In flash train applications, the steam coming off the liquor is superheated because of boiling point elevation, so enters the condenser at a higher temperature than the final condensing temperature. So it must initially be desuperheated over some area of the exchanger, we refer to this as the desuperheating zone. The temperature profile follows the solid line.

In the desuperheating zone, the heat transfer coefficient is much lower than in the condensing zone, though the temperature difference between the steam and the liquor may be higher. These two effects tend to cancel each other out in calculating the overall temperature driving force for heat transfer.

So determining the true LMTD for a desuperheater-condenser is a complicated calculation. In practice it is adequate to calculate the LMTD based on the condensing temperature since the desuperheating zone is small and the two effects (higher temperature split and lower HTC) tend to cancel each other out. If you calculate LMTD based on the actual terminal temperatures, you are effectively adding in additional driving force (the gray area in the figure) and the number you calculate will be too large. The models use the condensing temperature at both terminals:

[math] \Delta T_1 = T_{H_c} - T_{C_o}, \qquad \Delta T_2 = T_{H_c} - T_{C_i} [/math]

In summary, the LMTD displayed in the condenser model is calculated from the liquor terminal temperatures and the vapor condensing temperature and that is a perfectly adequate assumption for basic design. In the real world, you are lucky if you know your heat transfer coefficients to within 20%.

Why is the steam vapour pressure not equal to atmospheric pressure at 100°C?

If you have a saturated steam stream at 100°C you find the pressure is actually 101.418kPa, or 1.0009 atm, which differs from 1atm by one tenth of one percent. Or if you set the pressure to 0barg (1atm), the temperature is not exactly 100°C.

The Celsius scale has been refined over the years from its original incantation, where the freezing point of water was set at 0°C, and the boiling point of water at atmospheric pressure to 100°C. The latest temperature scale defines temperatures at a number of points such as the melting point of gallium and the triple point of hydrogen. The only water value it uses is the triple point of water or 273.16°C. On this new scale, water actually boils at 99.974°C. SysCAD implements the IFS97 steam model, which uses this revised temperature scale.

In practical terms this difference is minute: it would be the difference in boiling point due to an elevation change of about 8 m.

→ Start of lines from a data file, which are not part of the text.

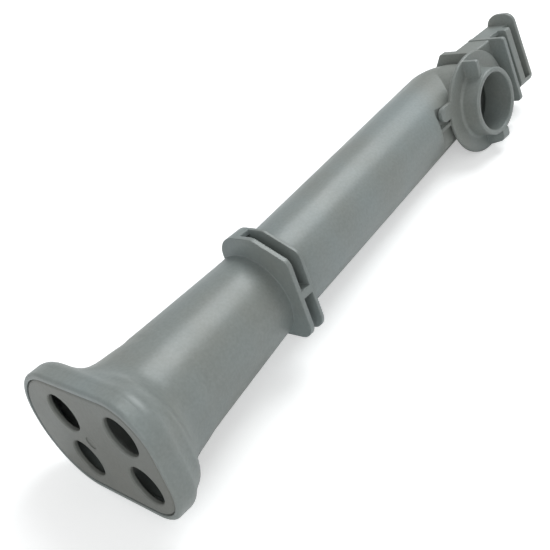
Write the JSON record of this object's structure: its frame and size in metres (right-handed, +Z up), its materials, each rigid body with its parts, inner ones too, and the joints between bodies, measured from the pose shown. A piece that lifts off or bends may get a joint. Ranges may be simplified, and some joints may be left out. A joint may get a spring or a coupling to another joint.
{
  "type": "dishwasher wash arm feed tube",
  "caption": "Moulded grey water tube with a ported docking foot at one end, a slotted collar, and a flanged spigot for a wash arm beside an end hook.",
  "frame": {"origin": "middle of the base, on the surface that the part lies on", "axes": "+X from the docking foot to the hook, +Z up as the part lies on its side, +Y away from the spigot's mouth"},
  "size_m": [0.2878, 0.0808, 0.0553],
  "materials": {
    "tube_plastic": "fine spark-eroded satin, grey polypropylene",
    "plate_plastic": "satin, grey polypropylene"
  },
  "bodies": {
    "root": {"feed_tube": "tube_plastic", "inlet_plate": "plate_plastic"}
  },
  "joints": []
}
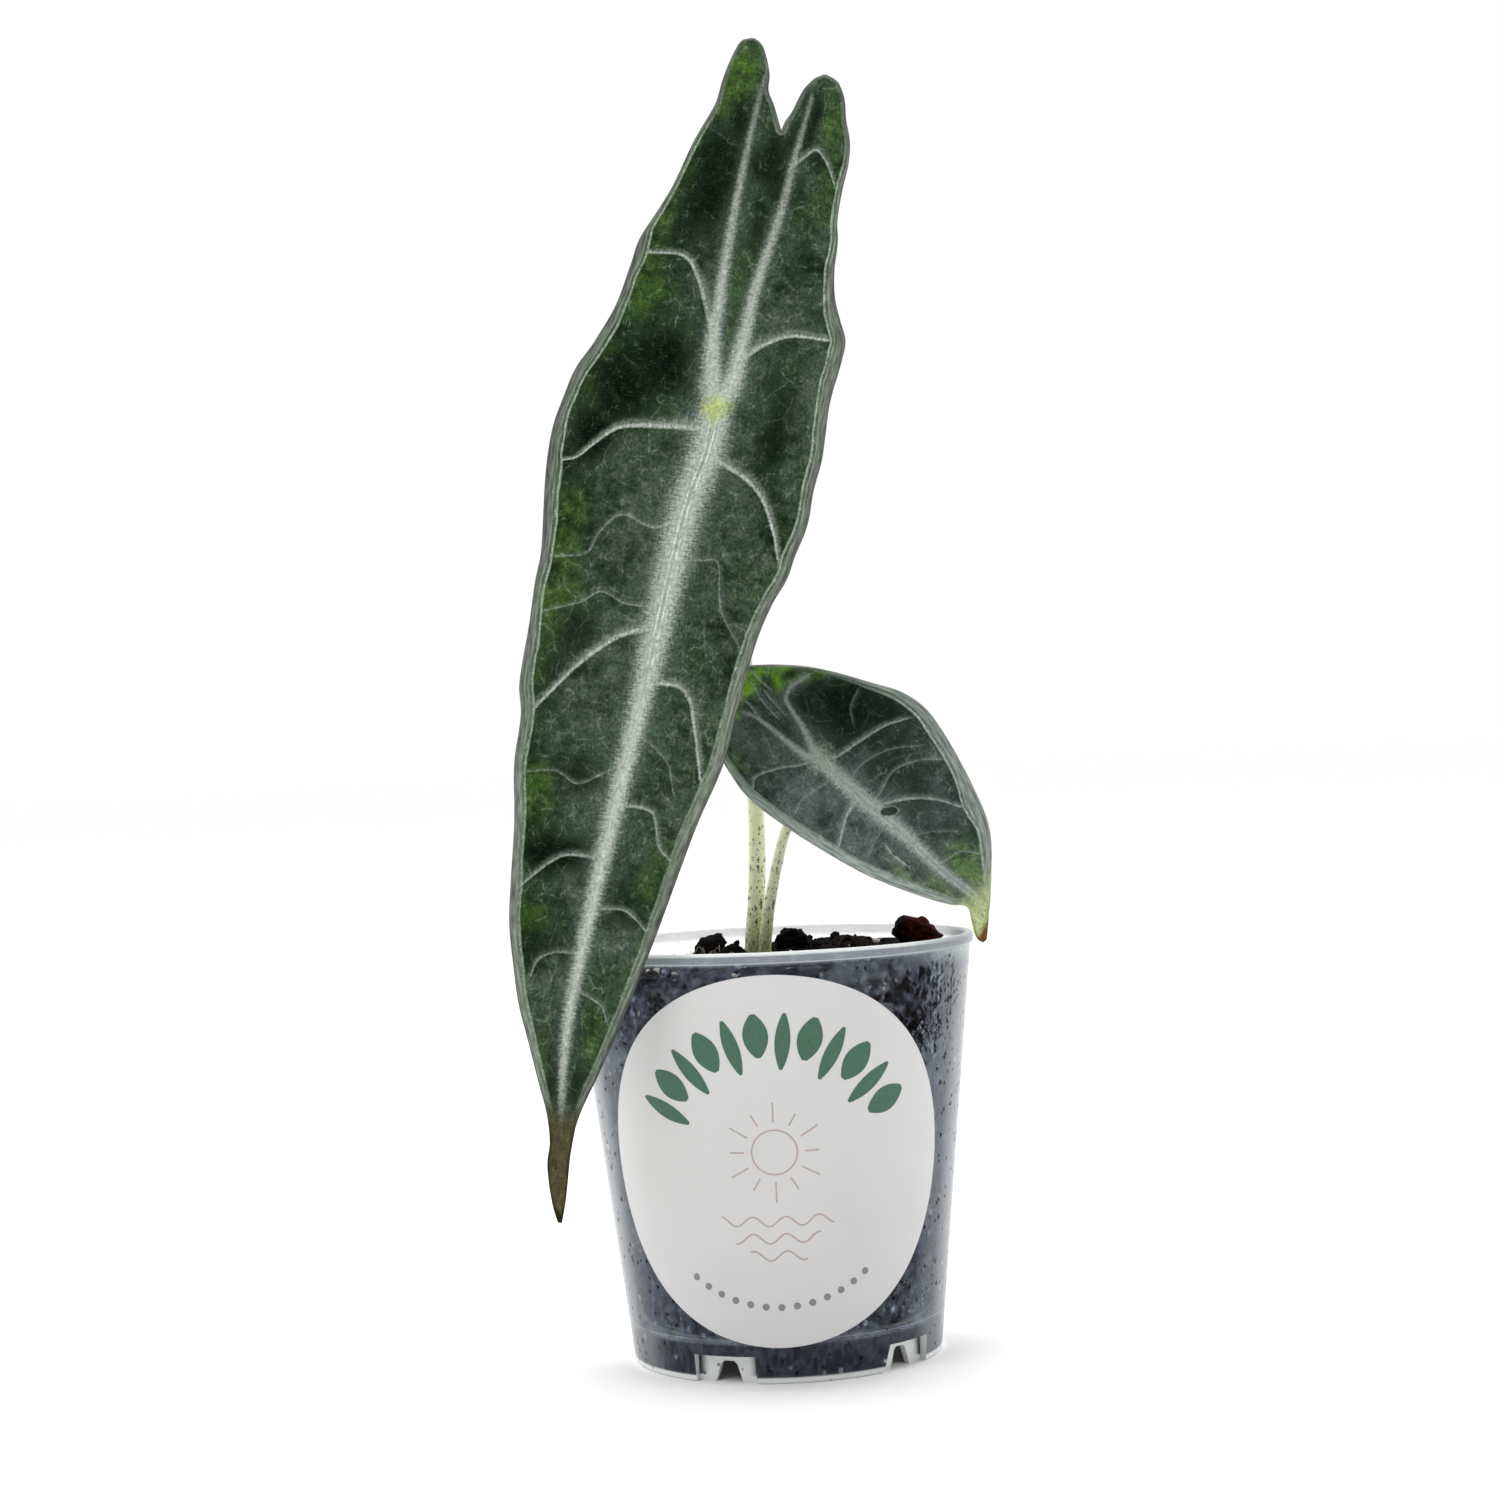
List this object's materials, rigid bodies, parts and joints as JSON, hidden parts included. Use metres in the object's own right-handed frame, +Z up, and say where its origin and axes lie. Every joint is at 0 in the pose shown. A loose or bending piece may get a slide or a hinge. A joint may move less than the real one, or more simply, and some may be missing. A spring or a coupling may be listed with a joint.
{
  "type": "potted alocasia longiloba",
  "caption": "Young alocasia longiloba with one long arrow-shaped leaf and one small leaf, rooted in dark soil in a small clear plastic pot with a round paper label.",
  "frame": {"origin": "middle of the whole object's footprint, on the surface that the pot stands on", "axes": "+Z up along the pot's axis; the label and the upper faces of the leaves face -Y; +X is to the right in the picture"},
  "size_m": [0.0686, 0.0622, 0.1963],
  "materials": {
    "clear_plastic": "clear, slightly milky, smooth",
    "label_paper": "satin white sticker",
    "soil": "dark, coarse, matte",
    "corm": "matte, fibrous",
    "leaf_stalk": "pale green with dark specks, satin",
    "long_blade": "dark green with silver veins, satin",
    "small_blade": "blue-green with silver veins, satin",
    "red_bark": "rough reddish bark",
    "black_bark": "rough charred bark"
  },
  "bodies": {
    "root": {"pot": "clear_plastic", "label": "label_paper", "soil": "soil", "corm_and_roots": "corm", "petiole_long_leaf": "leaf_stalk", "petiole_small_leaf": "leaf_stalk", "blade_long_leaf": "long_blade", "blade_small_leaf": "small_blade", "bark_chip_1": "red_bark", "bark_chip_2": "black_bark", "bark_chip_3": "red_bark"}
  },
  "joints": []
}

What is the difference between BPE@T and BPE@P

There are two different ways to display Boiling Point Elevation (BPE) - as a function of pressure and as a function of temperature. For saturated liquids the two give identical results, they differ when you have a nonsaturated (subcooled) liquid and only if the boiling point elevation has a temperature dependency as well. The Alumina3 properties model displays both BPE@T and BPE@P.

For a subcooled liquid, we can get to saturation (boiling/flashing) by either

  • Raising the temperature at a fixed pressure
  • Lowering the pressure at a fixed temperature.

The two different BPE displays relate to these two scenarios -- once we reach saturation, either the liquor temperature has changed or the pressure has changed, and because of the temperature dependence of BPE, the liquors are in different thermophysical states and we should expect the properties (including BPE) to be different as well.

For example, suppose you are specifying operating conditions for a charge pump in a digestion system where live steam is used to heat an incoming liquor in a heat exchanger. To avoid boiling in the tubes (with resulting loss of efficiency and possible pitting and damage to heat transfer surfaces), the charge pump is operated at some margin over the liquor vapor pressure. In this case it is the BPE@P which is relevant to the calculation - if BPE@P is ten degrees and we are operating the charge pump at 6MPa, then the liquor boiling point of 285C is immediately determined from the water boiling point of 275C, and we can control live steam flow to provide a suitable margin.